■ **RECORDS**
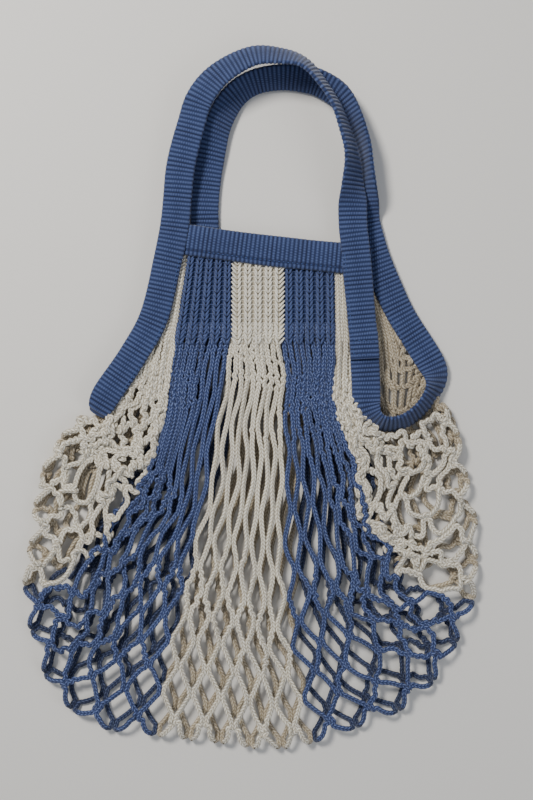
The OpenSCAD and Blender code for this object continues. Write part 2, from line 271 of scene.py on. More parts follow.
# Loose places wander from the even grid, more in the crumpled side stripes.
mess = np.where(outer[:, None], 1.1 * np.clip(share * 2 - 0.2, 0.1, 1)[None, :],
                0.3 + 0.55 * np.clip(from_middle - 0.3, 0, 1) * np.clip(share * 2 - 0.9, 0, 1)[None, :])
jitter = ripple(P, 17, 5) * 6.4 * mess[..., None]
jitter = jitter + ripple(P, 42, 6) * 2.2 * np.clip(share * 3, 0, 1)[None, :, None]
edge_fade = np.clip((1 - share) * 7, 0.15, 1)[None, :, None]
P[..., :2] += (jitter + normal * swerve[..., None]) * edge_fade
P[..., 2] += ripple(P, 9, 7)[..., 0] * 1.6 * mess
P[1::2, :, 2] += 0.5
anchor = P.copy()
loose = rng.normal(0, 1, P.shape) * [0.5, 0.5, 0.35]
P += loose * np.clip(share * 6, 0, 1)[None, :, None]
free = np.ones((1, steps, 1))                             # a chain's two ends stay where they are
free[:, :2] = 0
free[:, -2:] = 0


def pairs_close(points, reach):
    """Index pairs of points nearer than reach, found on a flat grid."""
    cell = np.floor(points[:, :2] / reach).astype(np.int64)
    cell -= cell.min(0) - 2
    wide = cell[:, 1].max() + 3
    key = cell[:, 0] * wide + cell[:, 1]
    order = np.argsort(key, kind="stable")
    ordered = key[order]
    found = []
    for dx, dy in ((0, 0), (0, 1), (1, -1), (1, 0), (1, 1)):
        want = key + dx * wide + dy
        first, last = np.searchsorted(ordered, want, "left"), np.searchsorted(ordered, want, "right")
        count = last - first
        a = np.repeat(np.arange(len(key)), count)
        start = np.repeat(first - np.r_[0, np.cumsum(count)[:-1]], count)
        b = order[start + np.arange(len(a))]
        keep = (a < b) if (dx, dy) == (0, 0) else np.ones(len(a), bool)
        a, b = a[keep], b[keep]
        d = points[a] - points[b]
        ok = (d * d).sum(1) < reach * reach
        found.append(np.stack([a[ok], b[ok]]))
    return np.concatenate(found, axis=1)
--
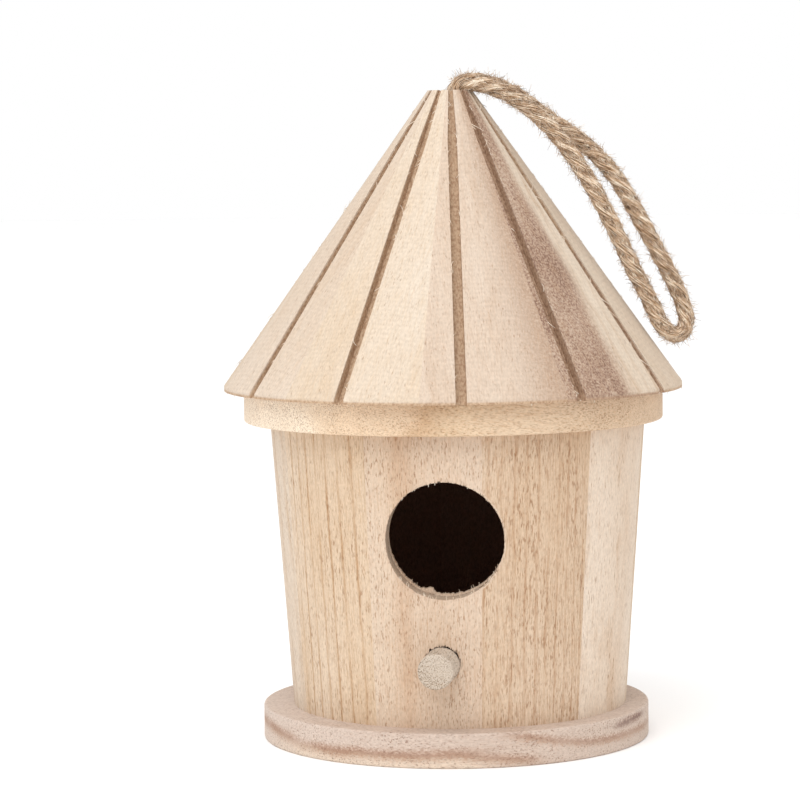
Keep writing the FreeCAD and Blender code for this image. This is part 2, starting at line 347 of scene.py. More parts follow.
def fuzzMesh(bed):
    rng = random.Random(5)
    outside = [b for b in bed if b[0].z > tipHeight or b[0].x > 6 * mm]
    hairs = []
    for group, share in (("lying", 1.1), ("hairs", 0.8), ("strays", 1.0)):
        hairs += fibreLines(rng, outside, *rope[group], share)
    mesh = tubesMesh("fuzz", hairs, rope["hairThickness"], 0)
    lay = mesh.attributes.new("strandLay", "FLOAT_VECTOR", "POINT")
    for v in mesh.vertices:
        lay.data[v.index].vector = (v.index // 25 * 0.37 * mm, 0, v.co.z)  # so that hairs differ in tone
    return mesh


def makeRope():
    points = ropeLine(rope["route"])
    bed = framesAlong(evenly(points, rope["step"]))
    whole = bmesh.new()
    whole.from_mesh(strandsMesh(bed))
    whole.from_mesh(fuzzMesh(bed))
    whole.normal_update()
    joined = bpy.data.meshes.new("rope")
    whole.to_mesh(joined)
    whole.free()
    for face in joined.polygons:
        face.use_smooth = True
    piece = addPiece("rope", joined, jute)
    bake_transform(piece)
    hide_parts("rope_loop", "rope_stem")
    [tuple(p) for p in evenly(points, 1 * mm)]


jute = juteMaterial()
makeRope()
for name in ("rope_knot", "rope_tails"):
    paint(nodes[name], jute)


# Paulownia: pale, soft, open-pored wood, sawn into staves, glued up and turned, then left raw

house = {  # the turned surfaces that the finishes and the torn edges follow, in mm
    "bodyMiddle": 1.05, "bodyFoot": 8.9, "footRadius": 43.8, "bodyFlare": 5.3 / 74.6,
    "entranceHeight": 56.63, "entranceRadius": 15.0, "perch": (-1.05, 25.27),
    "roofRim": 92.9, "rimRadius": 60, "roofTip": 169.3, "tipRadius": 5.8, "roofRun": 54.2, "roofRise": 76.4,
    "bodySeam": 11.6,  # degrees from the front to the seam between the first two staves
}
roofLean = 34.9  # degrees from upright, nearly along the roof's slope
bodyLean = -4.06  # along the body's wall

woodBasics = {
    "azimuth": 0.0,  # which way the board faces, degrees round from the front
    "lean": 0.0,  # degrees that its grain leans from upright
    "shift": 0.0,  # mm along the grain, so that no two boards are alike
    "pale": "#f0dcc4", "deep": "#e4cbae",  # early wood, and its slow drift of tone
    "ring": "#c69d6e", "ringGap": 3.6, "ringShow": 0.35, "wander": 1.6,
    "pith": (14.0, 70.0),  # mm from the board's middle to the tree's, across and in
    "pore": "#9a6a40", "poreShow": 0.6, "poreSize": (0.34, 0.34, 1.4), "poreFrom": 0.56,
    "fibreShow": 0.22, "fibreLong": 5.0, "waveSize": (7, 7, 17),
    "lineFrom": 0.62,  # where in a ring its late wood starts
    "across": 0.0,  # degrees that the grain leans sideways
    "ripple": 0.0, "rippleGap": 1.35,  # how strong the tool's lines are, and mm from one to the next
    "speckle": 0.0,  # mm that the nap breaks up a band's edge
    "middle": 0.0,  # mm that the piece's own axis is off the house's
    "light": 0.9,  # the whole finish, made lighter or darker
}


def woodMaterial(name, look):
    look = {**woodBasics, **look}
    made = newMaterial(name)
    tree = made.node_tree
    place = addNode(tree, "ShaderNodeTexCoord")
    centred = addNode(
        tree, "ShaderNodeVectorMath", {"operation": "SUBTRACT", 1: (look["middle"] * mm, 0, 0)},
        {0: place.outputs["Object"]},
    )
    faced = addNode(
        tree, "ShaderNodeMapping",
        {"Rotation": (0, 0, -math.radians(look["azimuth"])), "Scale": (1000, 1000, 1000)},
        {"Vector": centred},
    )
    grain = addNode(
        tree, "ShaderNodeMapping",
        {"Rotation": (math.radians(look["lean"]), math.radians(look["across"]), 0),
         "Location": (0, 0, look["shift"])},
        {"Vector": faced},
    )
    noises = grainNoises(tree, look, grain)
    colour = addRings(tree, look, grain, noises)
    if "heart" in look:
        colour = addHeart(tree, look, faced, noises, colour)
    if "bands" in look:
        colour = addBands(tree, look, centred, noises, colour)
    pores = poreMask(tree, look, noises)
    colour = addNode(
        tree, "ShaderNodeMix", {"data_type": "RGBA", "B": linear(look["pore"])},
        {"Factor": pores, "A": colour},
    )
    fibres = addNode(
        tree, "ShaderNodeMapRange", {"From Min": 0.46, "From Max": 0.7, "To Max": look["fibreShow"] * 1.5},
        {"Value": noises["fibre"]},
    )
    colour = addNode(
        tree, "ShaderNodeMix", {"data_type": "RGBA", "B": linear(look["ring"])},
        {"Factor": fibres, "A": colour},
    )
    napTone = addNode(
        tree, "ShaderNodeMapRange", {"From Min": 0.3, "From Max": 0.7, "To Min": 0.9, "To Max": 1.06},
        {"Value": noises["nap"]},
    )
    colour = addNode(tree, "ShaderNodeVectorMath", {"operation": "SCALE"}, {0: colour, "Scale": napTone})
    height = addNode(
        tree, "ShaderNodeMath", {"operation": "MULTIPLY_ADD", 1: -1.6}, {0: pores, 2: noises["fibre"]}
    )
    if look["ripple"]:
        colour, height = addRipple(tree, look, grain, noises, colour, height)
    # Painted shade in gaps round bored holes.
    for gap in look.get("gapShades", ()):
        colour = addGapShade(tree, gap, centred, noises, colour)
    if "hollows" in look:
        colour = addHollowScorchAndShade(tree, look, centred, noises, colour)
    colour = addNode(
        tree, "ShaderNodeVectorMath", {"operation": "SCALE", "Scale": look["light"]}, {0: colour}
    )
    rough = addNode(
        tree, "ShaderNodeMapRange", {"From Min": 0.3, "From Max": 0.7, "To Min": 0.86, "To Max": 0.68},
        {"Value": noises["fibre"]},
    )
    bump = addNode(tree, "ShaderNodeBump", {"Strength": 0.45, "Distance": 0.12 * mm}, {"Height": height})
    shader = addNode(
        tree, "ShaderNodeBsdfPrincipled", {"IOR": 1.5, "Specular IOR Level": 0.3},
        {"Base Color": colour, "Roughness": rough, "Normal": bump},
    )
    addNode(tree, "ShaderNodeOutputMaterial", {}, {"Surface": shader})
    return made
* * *
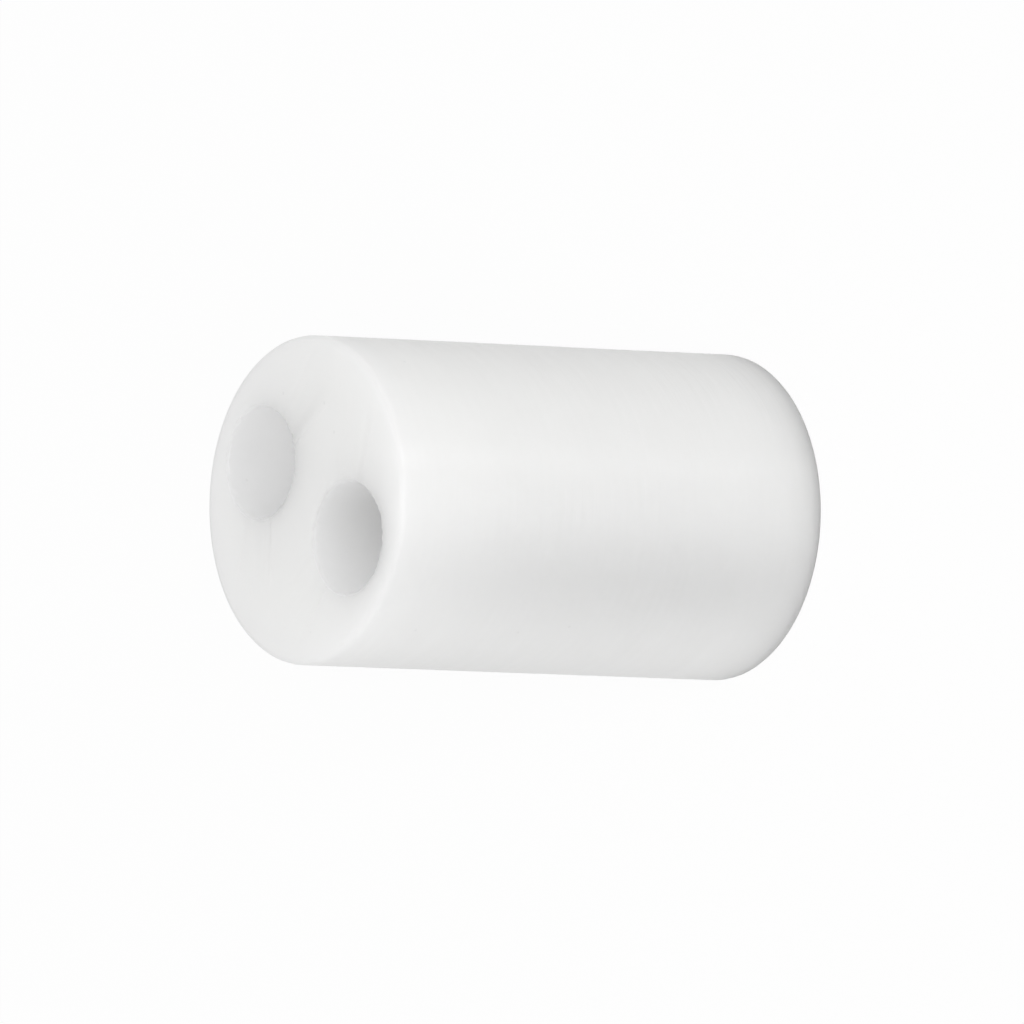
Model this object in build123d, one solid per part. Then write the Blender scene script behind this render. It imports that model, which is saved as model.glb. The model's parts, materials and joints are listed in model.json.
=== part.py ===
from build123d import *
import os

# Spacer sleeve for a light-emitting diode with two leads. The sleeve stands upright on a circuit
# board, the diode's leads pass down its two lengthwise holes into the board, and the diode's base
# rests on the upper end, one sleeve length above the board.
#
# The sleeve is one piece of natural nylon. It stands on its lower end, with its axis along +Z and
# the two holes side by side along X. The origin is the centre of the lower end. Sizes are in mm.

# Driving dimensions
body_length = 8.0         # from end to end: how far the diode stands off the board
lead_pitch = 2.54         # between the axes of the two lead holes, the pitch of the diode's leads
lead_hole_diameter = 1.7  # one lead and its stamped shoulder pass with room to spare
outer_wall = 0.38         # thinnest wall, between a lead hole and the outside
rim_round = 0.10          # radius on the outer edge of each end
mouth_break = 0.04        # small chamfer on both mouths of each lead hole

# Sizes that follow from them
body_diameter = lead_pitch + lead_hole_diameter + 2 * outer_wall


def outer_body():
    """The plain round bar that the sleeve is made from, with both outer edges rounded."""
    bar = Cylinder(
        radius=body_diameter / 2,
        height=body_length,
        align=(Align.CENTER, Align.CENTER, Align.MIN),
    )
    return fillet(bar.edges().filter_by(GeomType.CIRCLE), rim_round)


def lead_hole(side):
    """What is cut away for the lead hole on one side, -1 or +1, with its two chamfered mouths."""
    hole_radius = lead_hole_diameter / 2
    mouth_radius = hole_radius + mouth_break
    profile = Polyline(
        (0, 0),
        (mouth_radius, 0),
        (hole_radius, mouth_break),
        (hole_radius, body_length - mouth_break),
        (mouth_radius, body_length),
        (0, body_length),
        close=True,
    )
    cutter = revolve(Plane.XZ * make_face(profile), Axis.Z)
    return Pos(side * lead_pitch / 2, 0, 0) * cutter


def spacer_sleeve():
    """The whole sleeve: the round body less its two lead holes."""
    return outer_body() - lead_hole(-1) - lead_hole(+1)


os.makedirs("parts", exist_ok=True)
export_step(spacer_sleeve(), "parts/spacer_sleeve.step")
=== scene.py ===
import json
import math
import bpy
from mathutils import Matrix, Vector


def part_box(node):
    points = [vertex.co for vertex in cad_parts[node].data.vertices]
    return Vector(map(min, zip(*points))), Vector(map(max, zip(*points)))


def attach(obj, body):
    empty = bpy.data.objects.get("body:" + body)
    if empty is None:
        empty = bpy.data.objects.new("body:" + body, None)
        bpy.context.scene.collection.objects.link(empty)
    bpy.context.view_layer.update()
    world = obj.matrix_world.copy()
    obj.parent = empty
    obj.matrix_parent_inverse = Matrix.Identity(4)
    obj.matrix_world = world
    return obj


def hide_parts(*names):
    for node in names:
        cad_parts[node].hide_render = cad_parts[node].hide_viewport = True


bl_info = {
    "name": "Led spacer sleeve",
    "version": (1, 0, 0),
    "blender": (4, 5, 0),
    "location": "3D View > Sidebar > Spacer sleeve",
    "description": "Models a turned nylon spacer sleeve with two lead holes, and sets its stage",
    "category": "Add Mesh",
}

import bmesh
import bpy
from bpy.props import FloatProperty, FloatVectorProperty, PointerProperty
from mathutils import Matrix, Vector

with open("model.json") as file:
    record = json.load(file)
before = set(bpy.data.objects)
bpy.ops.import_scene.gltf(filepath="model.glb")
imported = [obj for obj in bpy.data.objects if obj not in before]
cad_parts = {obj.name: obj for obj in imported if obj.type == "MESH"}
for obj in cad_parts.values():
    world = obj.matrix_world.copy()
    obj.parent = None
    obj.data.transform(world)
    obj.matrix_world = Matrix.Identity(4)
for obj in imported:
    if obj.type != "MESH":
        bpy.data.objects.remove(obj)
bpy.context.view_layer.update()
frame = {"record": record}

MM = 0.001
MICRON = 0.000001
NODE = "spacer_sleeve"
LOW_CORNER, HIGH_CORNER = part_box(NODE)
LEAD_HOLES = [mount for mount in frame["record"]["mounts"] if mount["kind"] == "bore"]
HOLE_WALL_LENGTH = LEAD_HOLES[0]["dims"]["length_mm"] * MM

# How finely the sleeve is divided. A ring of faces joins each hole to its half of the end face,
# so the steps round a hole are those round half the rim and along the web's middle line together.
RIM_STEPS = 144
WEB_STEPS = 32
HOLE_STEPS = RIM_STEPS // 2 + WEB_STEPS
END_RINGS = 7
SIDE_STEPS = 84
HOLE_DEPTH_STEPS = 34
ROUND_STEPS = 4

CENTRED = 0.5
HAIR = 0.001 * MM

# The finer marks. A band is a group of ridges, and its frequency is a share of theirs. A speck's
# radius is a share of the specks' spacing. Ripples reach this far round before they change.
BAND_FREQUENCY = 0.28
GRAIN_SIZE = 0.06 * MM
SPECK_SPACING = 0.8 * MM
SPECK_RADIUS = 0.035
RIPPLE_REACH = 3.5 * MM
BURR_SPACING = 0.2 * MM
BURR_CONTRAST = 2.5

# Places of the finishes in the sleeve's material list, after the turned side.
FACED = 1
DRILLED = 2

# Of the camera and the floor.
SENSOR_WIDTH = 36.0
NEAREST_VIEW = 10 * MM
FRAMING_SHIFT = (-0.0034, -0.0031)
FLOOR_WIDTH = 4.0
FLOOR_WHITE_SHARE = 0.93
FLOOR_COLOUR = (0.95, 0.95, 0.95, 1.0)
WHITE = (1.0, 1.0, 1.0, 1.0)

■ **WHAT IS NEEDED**
Return only the stretch of the material above from the line holding "mouth_radius = hole_radius + mouth_break" through the line holding "for node in", copied exactly.

■ **WRITTEN ANSWER**
    mouth_radius = hole_radius + mouth_break
    profile = Polyline(
        (0, 0),
        (mouth_radius, 0),
        (hole_radius, mouth_break),
        (hole_radius, body_length - mouth_break),
        (mouth_radius, body_length),
        (0, body_length),
        close=True,
    )
    cutter = revolve(Plane.XZ * make_face(profile), Axis.Z)
    return Pos(side * lead_pitch / 2, 0, 0) * cutter


def spacer_sleeve():
    """The whole sleeve: the round body less its two lead holes."""
    return outer_body() - lead_hole(-1) - lead_hole(+1)


os.makedirs("parts", exist_ok=True)
export_step(spacer_sleeve(), "parts/spacer_sleeve.step")
=== scene.py ===
import json
import math
import bpy
from mathutils import Matrix, Vector


def part_box(node):
    points = [vertex.co for vertex in cad_parts[node].data.vertices]
    return Vector(map(min, zip(*points))), Vector(map(max, zip(*points)))


def attach(obj, body):
    empty = bpy.data.objects.get("body:" + body)
    if empty is None:
        empty = bpy.data.objects.new("body:" + body, None)
        bpy.context.scene.collection.objects.link(empty)
    bpy.context.view_layer.update()
    world = obj.matrix_world.copy()
    obj.parent = empty
    obj.matrix_parent_inverse = Matrix.Identity(4)
    obj.matrix_world = world
    return obj


def hide_parts(*names):
    for node in names:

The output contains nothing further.